• Instructions to follow:
Take all the material and copy it exactly.

• Information shown:
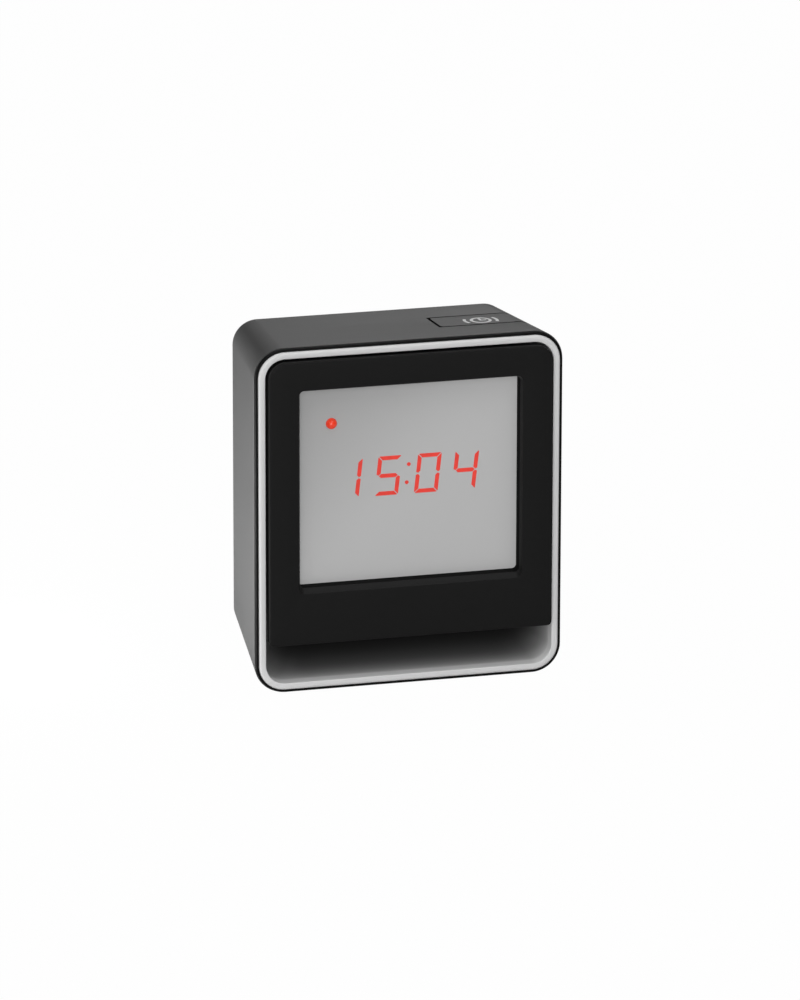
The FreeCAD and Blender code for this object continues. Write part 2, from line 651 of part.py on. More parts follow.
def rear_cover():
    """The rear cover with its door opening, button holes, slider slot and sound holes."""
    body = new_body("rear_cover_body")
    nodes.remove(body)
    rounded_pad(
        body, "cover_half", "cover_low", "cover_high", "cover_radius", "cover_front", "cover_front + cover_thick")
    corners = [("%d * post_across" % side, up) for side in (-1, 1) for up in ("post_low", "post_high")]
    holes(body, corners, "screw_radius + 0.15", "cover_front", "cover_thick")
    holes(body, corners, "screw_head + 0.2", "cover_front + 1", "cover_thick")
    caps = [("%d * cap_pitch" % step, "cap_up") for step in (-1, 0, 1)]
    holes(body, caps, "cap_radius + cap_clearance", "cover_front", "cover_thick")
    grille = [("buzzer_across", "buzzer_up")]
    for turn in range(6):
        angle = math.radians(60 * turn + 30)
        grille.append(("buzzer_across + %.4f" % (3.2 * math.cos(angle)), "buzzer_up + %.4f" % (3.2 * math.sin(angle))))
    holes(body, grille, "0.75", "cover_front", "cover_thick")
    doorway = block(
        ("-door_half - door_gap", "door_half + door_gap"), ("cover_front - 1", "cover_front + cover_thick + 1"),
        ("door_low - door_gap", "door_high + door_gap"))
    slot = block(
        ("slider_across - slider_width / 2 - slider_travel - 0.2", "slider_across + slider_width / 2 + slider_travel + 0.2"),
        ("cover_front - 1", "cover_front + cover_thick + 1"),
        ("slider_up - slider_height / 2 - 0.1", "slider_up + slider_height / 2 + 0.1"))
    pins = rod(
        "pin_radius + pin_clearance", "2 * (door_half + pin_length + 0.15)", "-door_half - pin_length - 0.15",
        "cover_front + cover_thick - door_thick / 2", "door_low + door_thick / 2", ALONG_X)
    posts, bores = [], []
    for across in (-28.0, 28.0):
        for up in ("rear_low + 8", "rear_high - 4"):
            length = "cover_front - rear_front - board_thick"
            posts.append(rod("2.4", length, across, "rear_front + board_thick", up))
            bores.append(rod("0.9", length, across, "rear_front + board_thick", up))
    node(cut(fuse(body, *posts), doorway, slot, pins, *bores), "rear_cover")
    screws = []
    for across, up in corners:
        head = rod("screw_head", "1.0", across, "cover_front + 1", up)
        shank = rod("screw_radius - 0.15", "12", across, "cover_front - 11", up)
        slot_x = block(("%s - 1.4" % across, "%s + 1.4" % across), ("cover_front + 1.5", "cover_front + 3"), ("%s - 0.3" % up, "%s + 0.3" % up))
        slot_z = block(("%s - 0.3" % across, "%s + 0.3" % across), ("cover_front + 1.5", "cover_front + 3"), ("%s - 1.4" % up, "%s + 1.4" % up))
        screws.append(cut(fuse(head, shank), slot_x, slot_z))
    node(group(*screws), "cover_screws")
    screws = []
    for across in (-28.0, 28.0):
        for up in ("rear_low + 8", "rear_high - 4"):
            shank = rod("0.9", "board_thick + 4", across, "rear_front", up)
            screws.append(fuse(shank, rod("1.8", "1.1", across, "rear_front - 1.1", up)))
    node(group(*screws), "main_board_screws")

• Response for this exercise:
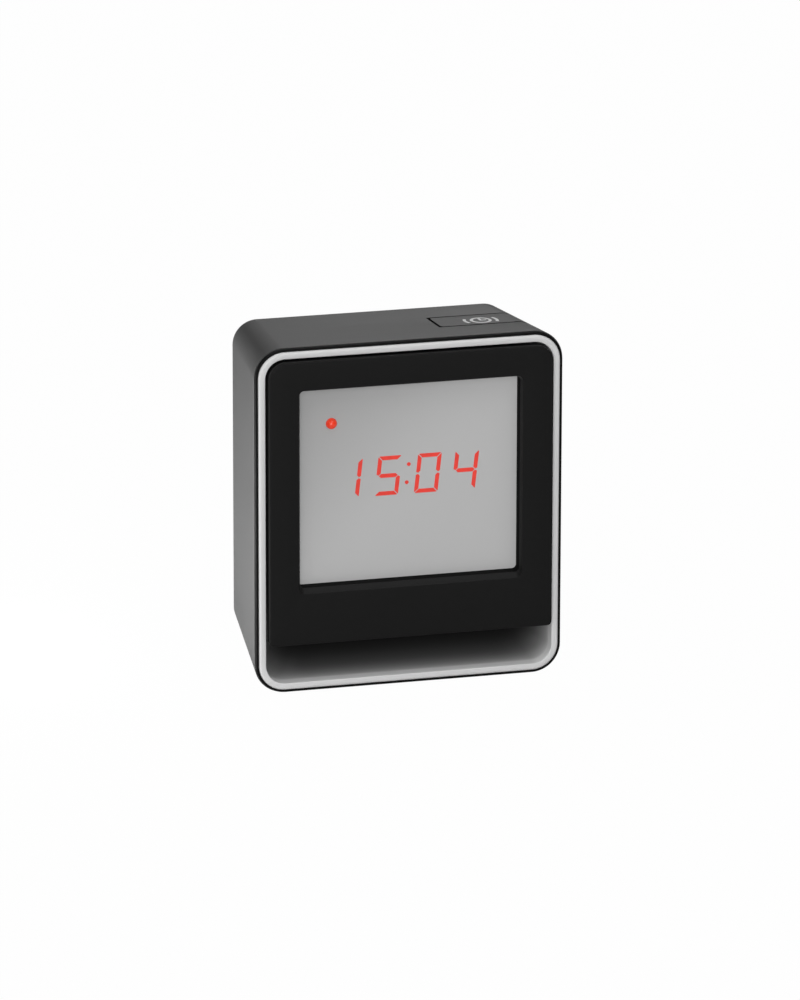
The FreeCAD and Blender code for this object continues. Write part 2, from line 651 of part.py on. More parts follow.
def rear_cover():
    """The rear cover with its door opening, button holes, slider slot and sound holes."""
    body = new_body("rear_cover_body")
    nodes.remove(body)
    rounded_pad(
        body, "cover_half", "cover_low", "cover_high", "cover_radius", "cover_front", "cover_front + cover_thick")
    corners = [("%d * post_across" % side, up) for side in (-1, 1) for up in ("post_low", "post_high")]
    holes(body, corners, "screw_radius + 0.15", "cover_front", "cover_thick")
    holes(body, corners, "screw_head + 0.2", "cover_front + 1", "cover_thick")
    caps = [("%d * cap_pitch" % step, "cap_up") for step in (-1, 0, 1)]
    holes(body, caps, "cap_radius + cap_clearance", "cover_front", "cover_thick")
    grille = [("buzzer_across", "buzzer_up")]
    for turn in range(6):
        angle = math.radians(60 * turn + 30)
        grille.append(("buzzer_across + %.4f" % (3.2 * math.cos(angle)), "buzzer_up + %.4f" % (3.2 * math.sin(angle))))
    holes(body, grille, "0.75", "cover_front", "cover_thick")
    doorway = block(
        ("-door_half - door_gap", "door_half + door_gap"), ("cover_front - 1", "cover_front + cover_thick + 1"),
        ("door_low - door_gap", "door_high + door_gap"))
    slot = block(
        ("slider_across - slider_width / 2 - slider_travel - 0.2", "slider_across + slider_width / 2 + slider_travel + 0.2"),
        ("cover_front - 1", "cover_front + cover_thick + 1"),
        ("slider_up - slider_height / 2 - 0.1", "slider_up + slider_height / 2 + 0.1"))
    pins = rod(
        "pin_radius + pin_clearance", "2 * (door_half + pin_length + 0.15)", "-door_half - pin_length - 0.15",
        "cover_front + cover_thick - door_thick / 2", "door_low + door_thick / 2", ALONG_X)
    posts, bores = [], []
    for across in (-28.0, 28.0):
        for up in ("rear_low + 8", "rear_high - 4"):
            length = "cover_front - rear_front - board_thick"
            posts.append(rod("2.4", length, across, "rear_front + board_thick", up))
            bores.append(rod("0.9", length, across, "rear_front + board_thick", up))
    node(cut(fuse(body, *posts), doorway, slot, pins, *bores), "rear_cover")
    screws = []
    for across, up in corners:
        head = rod("screw_head", "1.0", across, "cover_front + 1", up)
        shank = rod("screw_radius - 0.15", "12", across, "cover_front - 11", up)
        slot_x = block(("%s - 1.4" % across, "%s + 1.4" % across), ("cover_front + 1.5", "cover_front + 3"), ("%s - 0.3" % up, "%s + 0.3" % up))
        slot_z = block(("%s - 0.3" % across, "%s + 0.3" % across), ("cover_front + 1.5", "cover_front + 3"), ("%s - 1.4" % up, "%s + 1.4" % up))
        screws.append(cut(fuse(head, shank), slot_x, slot_z))
    node(group(*screws), "cover_screws")
    screws = []
    for across in (-28.0, 28.0):
        for up in ("rear_low + 8", "rear_high - 4"):
            shank = rod("0.9", "board_thick + 4", across, "rear_front", up)
            screws.append(fuse(shank, rod("1.8", "1.1", across, "rear_front - 1.1", up)))
    node(group(*screws), "main_board_screws")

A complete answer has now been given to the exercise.